The right-hand door opened and his daughter Dolly appeared. ‘You should have come earlier,’ she said. ‘Really, we have no business to be here.’

Inside, the table, covered with oilcloth, had been shoved into the right hand corner so that no-one could sit with their back to the ikons and their glimmering lamps. Annushka was asleep on the clothes-basket, Ben was at the table looking at a newspaper, the Gazeta-Kopeika , which dealt entirely with rapes and murders. He looked up, however, and said, ‘When you’re on a main line, the distance between posts is a twentieth of a verst, so if the train does that in two seconds you’re going at ninety versts an hour.’

‘What happened?’ Frank asked. ‘Who’s looking after you? Did you get lost on the way?’

A dark woman in an overall came in, not the stationmaster’s wife, if indeed there was such a person, but, as she explained, a kitchen-mother, called in to help as required.

‘She only gets eighty kopeks a day,’ said Dolly. ‘It’s not much for all this responsibility.’ She put her arm round the woman’s waist and said in caressing Russian, ‘You don’t earn enough, do you, little mother?’
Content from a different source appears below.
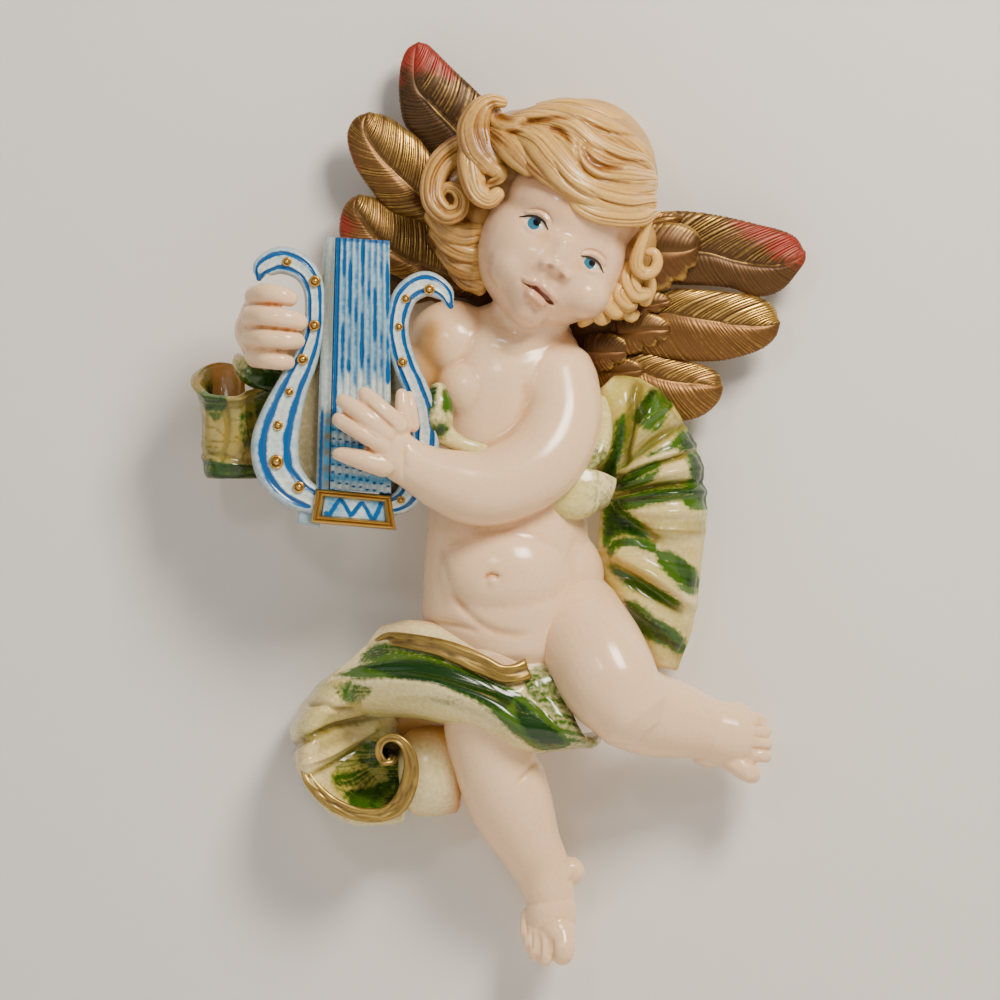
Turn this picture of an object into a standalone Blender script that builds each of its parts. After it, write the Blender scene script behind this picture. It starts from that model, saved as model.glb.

‘I’ll settle up with everybody,’ said Frank ‘and then straight home to Lipka Street. We shall have to wake up Annie, I’m afraid.’

The children’s outdoor clothes were airing above the stove, along with the stationmaster’s second uniform, and a heap of railway blankets. Hauling down the birchwood clothes frame was like a manoeuvre under sail. Annushka woke up while she was being crammed into her fur jacket, and asked whether she was still in Moscow. ‘Yes, yes,’ said Frank.

‘Then I want to go to Muirka’s.’

Muir and Merrilees was the department store, where Annushka scarcely ever went without being given some little extra by the astute floor manager.

‘Not now,’ said Dolly.

‘If it hadn’t been for Annushka,’ said Ben, ‘I think Mother might have taken us on with her. I can’t be sure, but I think she might.’

The whole house began to shake, not gradually, but all at once, from blows on the outer door. The kitchen-mother crossed herself. It was the sledge-driver. ‘I shouldn’t have thought you were strong enough to knock like that,’ Frank told him.

‘How long? How long?’

At the same time the stationmaster, perhaps taking the opportunity to find out what was going on in his house, came in through the front. Probably he was the only person who ever did so. This meant that the whole lot of them – Frank, the children, the kitchen-mother, the stationmaster – had to sit down together for another half-hour. Annie’s coat had to be taken off again. She fell asleep again instantly. Tea, cherry jam from the cupboard which could be opened now that the stationmaster had brought his keys. The kitchen-mother suddenly declared that she couldn’t bear to be parted from her Dolly, her Daryasha, who resembled so much what she had been like herself as a child. The stationmaster, still wearing his official red cap, lamented his difficulties at the Alexandrovna, where he was besieged by foreign travellers. His clocks all kept strict St Petersburg time, 61 minutes in advance of Central European time and two hours one minute in advance of Greenwich. What was their difficulty?

‘You might ask to be transferred to the Donetz Basin,’ suggested Ben.

‘How old is your boy?’

‘Nine,’ said Frank.

‘Tell him that the Alexandervokzal is the top appointment. There is nothing higher. The state railways have nothing higher to offer me. But it’s not his fault, he’s young, and besides that, he’s motherless.’

‘Where’s your wife, for that matter?’ Frank asked. It turned out that, trusting no-one in Moscow, she had gone back to her village to recruit more waitresses for the spring season. They prepared to go, the sleigh-driver pointing out, for the first time, that the horse was old.